What should AI teams do now? A step‑by‑step release playbook
A clear, staged process turns compliance into habit and advantage. The sequence below maps to where policy is heading and keeps shipping velocity high without skipping safety.
- Define model risk tiers. Classify by capability, context, and potential for cyber/bio/control harms using a tiering template.
- Set release gates. Assign test coverage, evaluator sign‑off, and security requirements per tier with documented frontier safety gates.
- Red‑team and evaluate. Use internal and independent teams; archive results and remediations in a centralized registry.
- Harden security. Enforce least privilege, secure training pipelines, and secrets management; test defenses regularly.
- Publish system cards. Provide capabilities, limits, misuse mitigations, and performance claims using our system card guide.
- Monitor post‑release. Telemetry for misuse, model drift checks, and rollback levers; formalize an incident response playbook.
- Align procurement evidence. Map artifacts to buyer requirements with a simple compliance matrix.
- Iterate with cogovernance. Build ongoing user councils and domain‑expert forums; publish updates to your safety framework.
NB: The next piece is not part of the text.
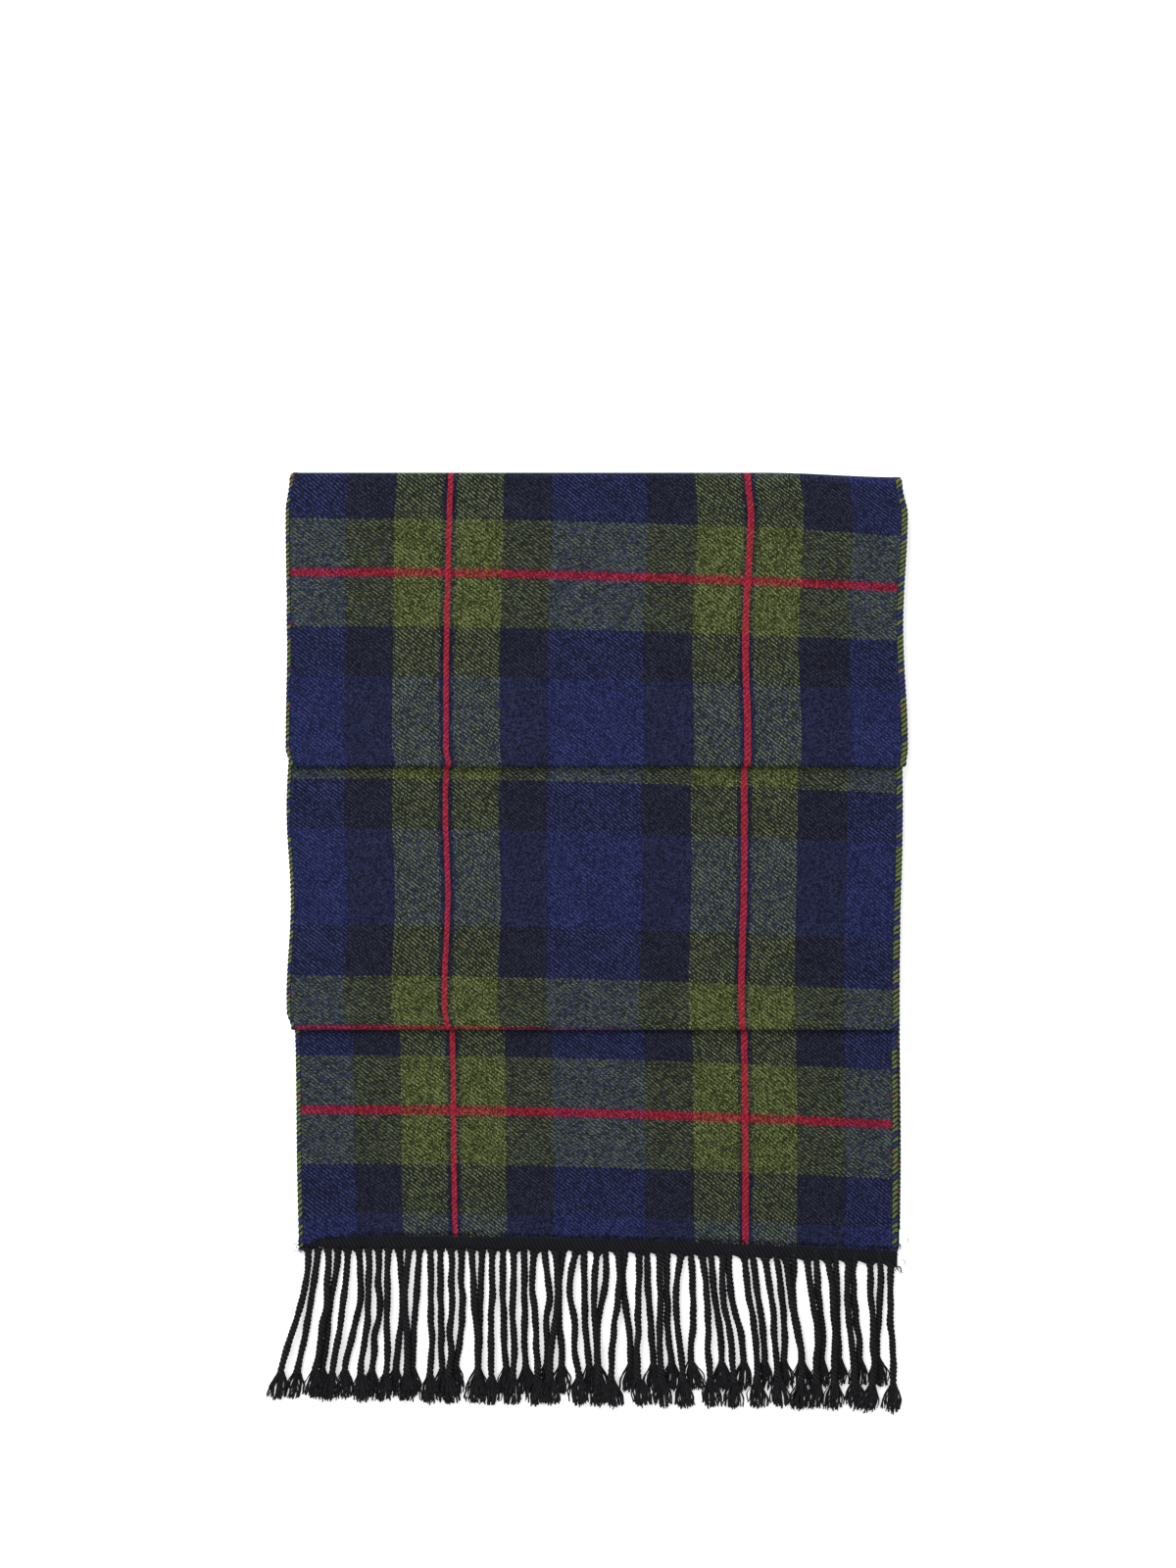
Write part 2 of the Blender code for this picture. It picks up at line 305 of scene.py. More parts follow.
def loose_yarns(middles: np.ndarray, radii: np.ndarray, length: float = 0.0) -> Shell:
    """Skins many thin yarns, each a four-sided tube around its middle line.

    A ring's points are the middle plus the radius times the cosine and sine of four angles, in x and z, sheared
    a little along y, and lifted clear of the floor: the yarns all run mostly along y.

    Args:
        middles: yarns by stations by 3.
        radii: yarns by stations.
        length: how much of V a yarn takes.

    Returns:
        All of them, each a closed tube. U stays near 0, on the crown of a ply, and each yarn has its own V.
    """
    yarns, stations = radii.shape
    turn = np.pi / 2 * np.arange(4)
    rings = np.repeat(middles[:, :, None, :], 4, 2)
    shear = 0.4
    rings[..., 0] += radii[..., None] * np.cos(turn)
    rings[..., 1] += shear * radii[..., None] * np.cos(turn)
    rings[..., 2] = np.maximum(rings[..., 2] + radii[..., None] * np.sin(turn), FLOOR_GAP)
    crown = 0.4 * MM
    shift = 0.37 * MM * np.arange(yarns)[:, None, None] % crown
    along = np.linspace(0, length, stations)[None, :, None]
    uv = np.stack([np.broadcast_to(part, rings.shape[:3]) for part in (shift, along + shift * 40)], -1)
    return Shell.joined([Shell.tube(yarn, place) for yarn, place in zip(rings, uv)])


# ---- Materials ------------------------------------------------------------------------------------------
NOISE_SPAN = (0.35, 0.65)     # where most values of a noise of few octaves lie
FIBRE_SPAN = (0.25, 0.75)
DYE_SPAN = (0.30, 0.70)


@dataclass(frozen=True)
class Signal:
    """A value in a node tree. Arithmetic on it adds Math nodes."""

    graph: "Graph"
    socket: bpy.types.NodeSocket

    def do(self, operation: str, *others: object) -> "Signal":
        """Adds a Math node whose first value is this one."""
        return self.graph.math(operation, self, *others)

    def __add__(self, other: object) -> "Signal":
        """Gives this plus the other."""
        return self.do("ADD", other)

    def __sub__(self, other: object) -> "Signal":
        """Gives this less the other."""
        return self.do("SUBTRACT", other)

    def __rsub__(self, other: object) -> "Signal":
        """Gives the other less this."""
        return self.graph.math("SUBTRACT", other, self)

    def __mul__(self, other: object) -> "Signal":
        """Gives this times the other."""
        return self.do("MULTIPLY", other)

    def __truediv__(self, other: object) -> "Signal":
        """Gives this over the other."""
        return self.do("DIVIDE", other)

    def parabola(self) -> "Signal":
        """Gives 4t(1 - t)."""
        return (self * 4.0) * (1.0 - self)


class Graph:
    """Short words for building a node tree, in a material or in a group."""

    def __init__(self, tree: bpy.types.NodeTree) -> None:
        """Keeps the tree that nodes are added to."""
        self.tree = tree

    def add(self, kind: str, **settings: object) -> bpy.types.Node:
        """Adds a node of a type, with its properties set."""
        node = self.tree.nodes.new(kind)
        for name, value in settings.items():
            setattr(node, name, value)
        return node

    def feed(self, socket: bpy.types.NodeSocket, value: object) -> None:
        """Links a signal to an input, or sets a plain value on it."""
        if isinstance(value, Signal):
            self.tree.links.new(value.socket, socket)
        else:
            socket.default_value = value

    def make(self, kind: str, inputs: dict[int | str, object], output: int | str = 0,
             **settings: object) -> Signal:
        """Adds a node, feeds its inputs by place or name, and returns one of its outputs."""
        node = self.add(kind, **settings)
        for key, value in inputs.items():
            self.feed(node.inputs[key], value)
        return Signal(self, node.outputs[output])

    def math(self, operation: str, *values: object) -> Signal:
        """Adds a Math node."""
        return self.make("ShaderNodeMath", dict(enumerate(values)), operation=operation)

    def mix(self, share: object, first: object, second: object, blend: str = "MIX") -> Signal:
        """Adds a colour Mix node."""
        return self.make("ShaderNodeMix", {"Factor": share, 6: first, 7: second}, 2, data_type="RGBA",
                         blend_type=blend)

    def between(self, value: object, low: float, high: float, to_low: float, to_high: float) -> Signal:
        """Maps a range of values to another, smoothly and clamped."""
        return self.make("ShaderNodeMapRange", dict(enumerate((value, low, high, to_low, to_high))),
                         interpolation_type="SMOOTHSTEP")

    def around_one(self, value: object, span: tuple[float, float], reach: float) -> Signal:
        """Maps a span of values to a light from 1 less the reach to 1 and the reach."""
        return self.between(value, *span, 1 - reach, 1 + reach)

    def vector(self, x: object, y: object, z: object = 0.0) -> Signal:
        """Joins three values into a vector."""
        return self.make("ShaderNodeCombineXYZ", {0: x, 1: y, 2: z})

    def times(self, colour: object, light: Signal) -> Signal:
        """Multiplies a colour by a light."""
        return self.mix(1.0, colour, self.vector(light, light, light), "MULTIPLY")

    def noise(self, vector: object, scale: float, detail: float = 2.0, roughness: float = 0.5) -> Signal:
        """Adds a noise texture and returns its value."""
        return self.make("ShaderNodeTexNoise", {"Vector": vector, "Scale": scale, "Detail": detail,
                                                "Roughness": roughness}, "Fac")

    def cloth_place(self) -> tuple[Signal, Signal]:
        """Reads the cloth's own coordinates, across and along, in metres."""
        uv_map = self.make("ShaderNodeUVMap", {}, uv_map="cloth_metres")
        across = self.make("ShaderNodeSeparateXYZ", {0: uv_map})
        return across, Signal(self, across.socket.node.outputs[1])

    def group(self, tree: bpy.types.NodeTree, **values: object) -> dict[str, Signal]:
        """Places a node group, feeding its inputs by name with spaces written as underscores."""
        node = self.add("ShaderNodeGroup", node_tree=tree)
        for name, value in values.items():
            self.feed(node.inputs[name.replace("_", " ")], value)
        return {output.name: Signal(self, output) for output in node.outputs}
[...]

My take: smarter guardrails, not slower releases
The U.S. is right to demand rigorous testing, transparency, and security for frontier systems—and to claim the authority to pause dangerous deployments. But legitimacy requires participation. The fastest, fairest path is cogovernance: shared rule‑setting with developers, buyers, workers, and communities. Done well, this won’t smother innovation; it will make the best ideas deployable at scale.
Frequently asked questions
Will federal rules override state AI laws?+
Yes, expect a stronger federal baseline with selective preemption of conflicting state rules, while still allowing for specific state requirements.
What evidence will procurement officers expect from AI vendors?+
Procurement officers will look for model/system cards, evaluation reports, security attestations, and incident response procedures to ensure compliance.
How do proposed thresholds affect startups?+
Startups below significant compute or revenue thresholds can still benefit from adopting compliance practices early, which helps build trust and streamline sales.
Does transparency risk exposing vulnerabilities?+
Yes, if not handled carefully. It's important to use tiered disclosures that share necessary information while keeping sensitive details restricted.
Can open approaches still thrive under tighter rules?+
Absolutely, if paired with safeguards. Controlled openness allows sharing of tools while maintaining safety through modular releases and independent testing.